Basic Construction and Components
Most power factor capacitor units share similar construction principles. Inside a typical unit:
- Dielectric material (usually polypropylene film) separates conductive plates
- Metal foil or metallized film serves as electrodes
- Insulating oil or dry resin fills the housing for heat dissipation
- A metal or plastic casing protects internal components
- Terminals allow connection to the electrical system
Build quality matters significantly. Cheap capacitors fail prematurely—sometimes spectacularly. Industrial-grade units from reputable manufacturers last years longer and handle stress better.
Types of Power Factor Capacitors
Not every application needs the same capacitor. Several varieties exist, each suited to different situations.
| Type | Best For | Key Characteristics |
|---|---|---|
| Fixed capacitors | Constant loads | Simple, inexpensive, always on |
| Automatic capacitor banks | Variable loads | Switch stages in/out as needed |
| Detuned reactors with capacitors | Harmonic-rich environments | Include reactors to block harmonics |
| Synchronous condensers | Large industrial facilities | Rotating machines, very high capacity |
| Static VAR compensators | Utility-scale applications | Fast response, precise control |
For most commercial and light industrial settings, automatic capacitor banks offer the best balance of cost and performance. They adjust compensation levels based on actual load conditions—something fixed capacitors simply cannot do.
Fixed Versus Automatic Systems
Fixed capacitors work fine when electrical loads stay consistent. A facility running the same equipment at the same output day after day might manage perfectly well with fixed compensation.
But that describes fewer situations than one might expect. Most operations see load variations—shift changes, seasonal differences, equipment cycling on and off. Automatic systems respond to these fluctuations. They measure power factor continuously and switch capacitor stages accordingly.
The upfront cost runs higher for automatic banks. Long-term savings usually justify the expense though, especially where utility penalties for poor power factor apply.
Benefits of Installing Power Factor Capacitors
The advantages extend beyond simple bill reduction, though that alone often justifies installation.
Key benefits include:
- Lower electricity costs – Reduced demand charges and elimination of power factor penalties
- Increased system capacity – Existing transformers and cables handle more real power
- Voltage stabilization – Power factor correction often improves voltage levels
- Reduced line losses – Less current flowing means less energy wasted as heat
- Extended equipment life – Motors and other gear run cooler and more efficiently
Some facilities recover installation costs within one to two years. Others take longer. The math depends on local utility rate structures and how poor the existing power factor actually is.

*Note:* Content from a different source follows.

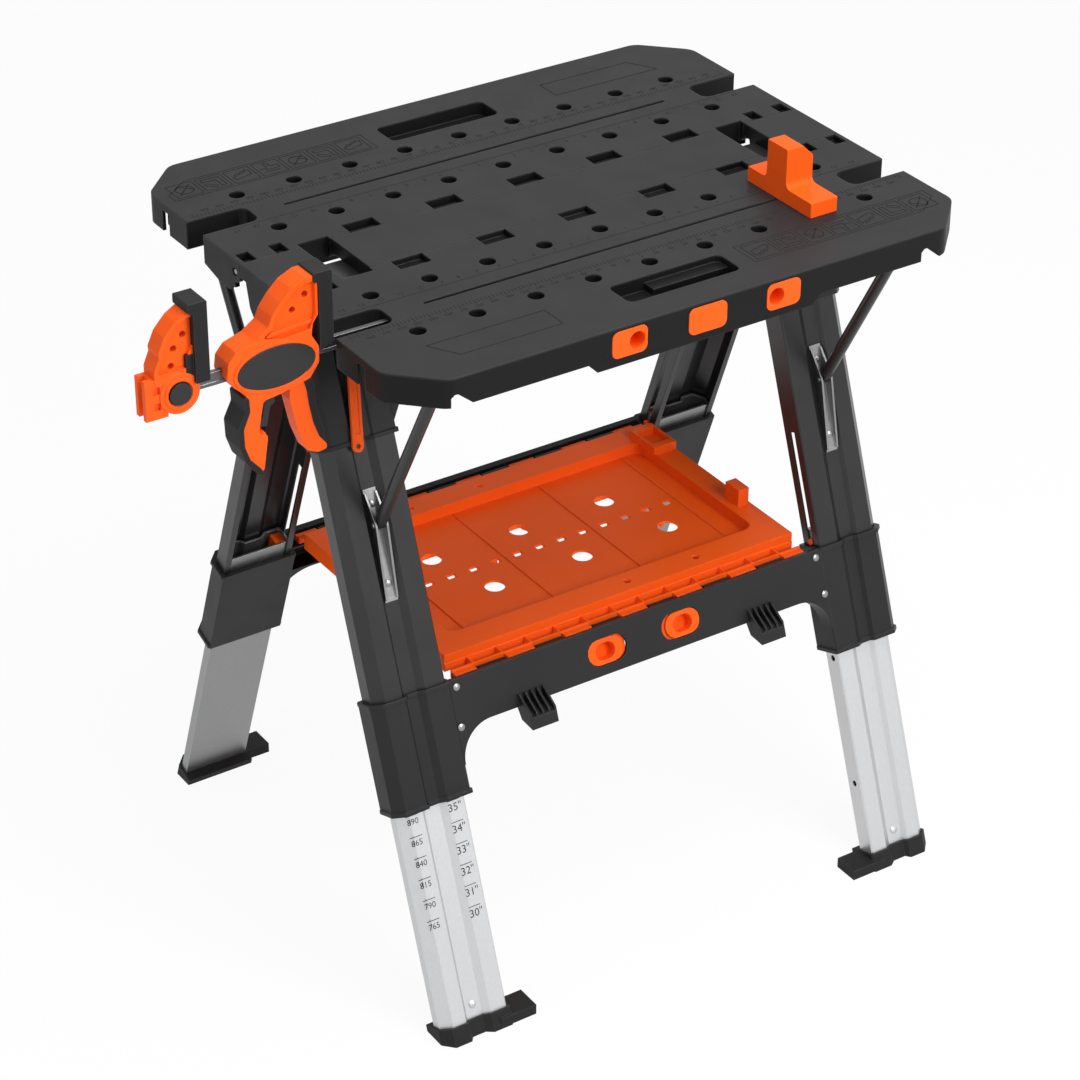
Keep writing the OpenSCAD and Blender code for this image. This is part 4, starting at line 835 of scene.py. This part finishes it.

Common Applications for Power Factor Capacitors
These devices appear across many industries and settings. Wherever significant inductive loads exist, power factor capacitor installations make sense.
Typical applications:
- Manufacturing plants with large motor loads
- Commercial buildings with HVAC systems
- Water treatment facilities
- Mining operations
- Food processing plants
- Data centers (though these present unique challenges)
- Agricultural operations with irrigation pumps
Even smaller commercial spaces sometimes benefit. A machine shop with several CNC machines, for instance, might see meaningful savings from modest power factor correction.
Installation Considerations
Proper sizing matters enormously. Undersized capacitors provide insufficient correction. Oversized units can actually cause problems—overcorrection leading to voltage rises and potential equipment damage.
A qualified electrician or electrical engineer should analyze the actual loads before specifying equipment. Guessing rarely ends well.
Harmonic distortion complicates things further. Modern facilities often contain variable frequency drives, LED lighting, and other electronics that generate harmonics. Standard capacitors can amplify these harmonics dangerously. Detuned systems or harmonic filters may be necessary in such environments.
Final Thoughts
Power factor capacitor technology isn’t glamorous. It sits quietly in electrical rooms, doing its job without fanfare. But the impact on operating costs and system efficiency proves substantial for many facilities. Understanding how these devices work—and when they make sense—helps anyone responsible for electrical systems make smarter decisions.
The technology continues evolving too. Smart capacitor banks with advanced monitoring, better harmonic handling, and longer service life keep improving. For facilities still operating with poor power factor, the case for correction gets stronger every year. If you want to know more about other types of power capacitor, please read about What is a storage capacitor.
Frequently Asked Questions
How long does a power factor capacitor typically last?
Quality units last 10 to 15 years under normal operating conditions. Factors affecting lifespan include ambient temperature, voltage stress, harmonic levels, and manufacturing quality. Cheap capacitors from unknown suppliers might fail within two to three years. Investing in reputable brands pays off over time.
Can power factor capacitors reduce electricity bills significantly?
Yes, though the amount varies widely. Facilities with poor power factor (below 0.85) and high demand charges often see 10 to 30 percent reductions in total electricity costs. Those already operating at decent power factor levels experience smaller savings. The specific utility rate structure determines how much penalty charges factor into the calculation.
Do power factor capacitors work with solar panel systems?
They can, though the interaction requires careful consideration. Solar inverters typically operate at unity power factor or close to it. The existing loads still create reactive power demands though. In many cases, power factor correction remains beneficial even after solar installation—it addresses the load side rather than the generation side.